Where bales abut other materials the plaster/stucco shall be reinforced with galvanized expanded metal lath, or an acceptable equivalent, extending a minimum of six inches onto the bales.
Earthen and lime-based plasters may be applied directly onto the exterior and interior surface of bale walls without reinforcement, except where applied over materials other than straw. Weather-exposed earthen plasters shall be stabilized using a method approved by the building official.
Lime-based plasters may be applied directly onto the exterior surface of bale walls without reinforcement, except where applied over materials other than straw.
Section 9805.8.10. Electrical. All wiring within or on bale walls shall meet all provisions of the National Electrical Code adopted by this jurisdiction. Type NM or UF cable may be used, or wiring may be run in metallic or non-metallic conduit systems. Electrical boxes shall be securely attached to wooden stakes driven a minimum of twelve inches into the bales, or an acceptable equivalent.

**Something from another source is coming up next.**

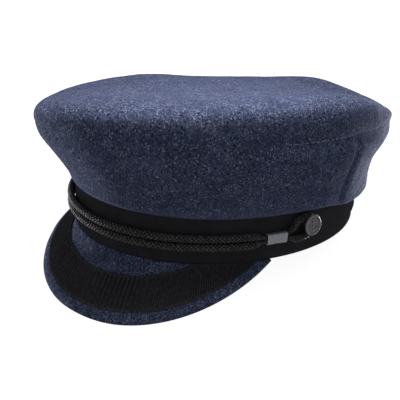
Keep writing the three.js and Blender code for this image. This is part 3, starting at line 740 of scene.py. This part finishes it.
def band(look):
    count = 420
    angles = (90 + np.arange(count) * 360 / count)[:, None]
    outside = np.linspace(0, 1, 24)
    turn = np.linspace(-90, 90, 9)
    half = BAND_WALL / 2
    rows = []
    rows += [(-half + half * cos(a), -BAND_HEIGHT + BAND_LIP * (1 + sin(a))) for a in turn[:4]]
    rows += [(0, -BAND_HEIGHT + BAND_LIP + share * (BAND_HEIGHT - 2 * BAND_LIP)) for share in outside]
    rows += [(-0.3 * MM, -0.2 * MM), (-0.8 * MM, 0)]
    inside = np.linspace(1, 0, 12)
    rows += [(-BAND_WALL + 0.8 * MM, 0), (-BAND_WALL + 0.2 * MM, -0.3 * MM)]
    rows += [(-BAND_WALL, -BAND_HEIGHT + BAND_LIP + share * (BAND_HEIGHT - 2 * BAND_LIP))
             for share in inside]
    rows += [(-half - half * cos(a), -BAND_HEIGHT + BAND_LIP * (1 + sin(a))) for a in turn[3:0:-1]]
    out = np.array([row[0] for row in rows])[None, :]
    height = np.array([row[1] for row in rows])[None, :]
    angles, out, height = np.broadcast_arrays(angles, out, height)
    loops = on_band(angles, out, height)
    wave = (0.35 * MM * ripple(loops, 0.05, 21) + 0.12 * MM * ripple(loops, 0.016, 22))
    behind = np.exp(-(((angles - 360 - BAND_FOLD_ANGLE) / BAND_FOLD_HALF_ANGLE) ** 2))
    level = smoothstep(height, -BAND_HEIGHT, -BAND_HEIGHT + 6 * MM) * smoothstep(-height, 0, 5 * MM)
    fold = BAND_FOLD_DEPTH * behind * np.sin(height / BAND_FOLD_SPACING * 2 * np.pi)
    wave = (wave + fold) * level
    loops = loops + outward(angles) * wave[..., None]
    length = np.arange(count + 1) / count * BAND_CLOTH_LENGTH
    around = np.concatenate([[0], np.cumsum(np.linalg.norm(np.diff(loops[0], axis=0), axis=1)), [0.1]])
    flat = np.stack(np.broadcast_arrays(length[:, None], around[None, :]), -1)
    return make_piece("band_cloth", to_room(loops), look, ("band",), flat=flat)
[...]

Section 9805.8.11. Plumbing. Water pipes within bale walls shall be encased in a continuous pipe sleeve to prevent leakage within the wall. Where water pipes are mounted on bale walls, they shall be isolated from the bales by a moisture barrier. Gas piping shall not be encased within bale walls without prior approval from the building official.
Section 9805.8.12. Insulation. All straw bale buildings shall be constructed to comply with the adopted energy code.
Exception: A vapor barrier shall not be installed over the exterior walls.
Flat laid walls shall have an assumed R-value of 2.4 per inch of thickness.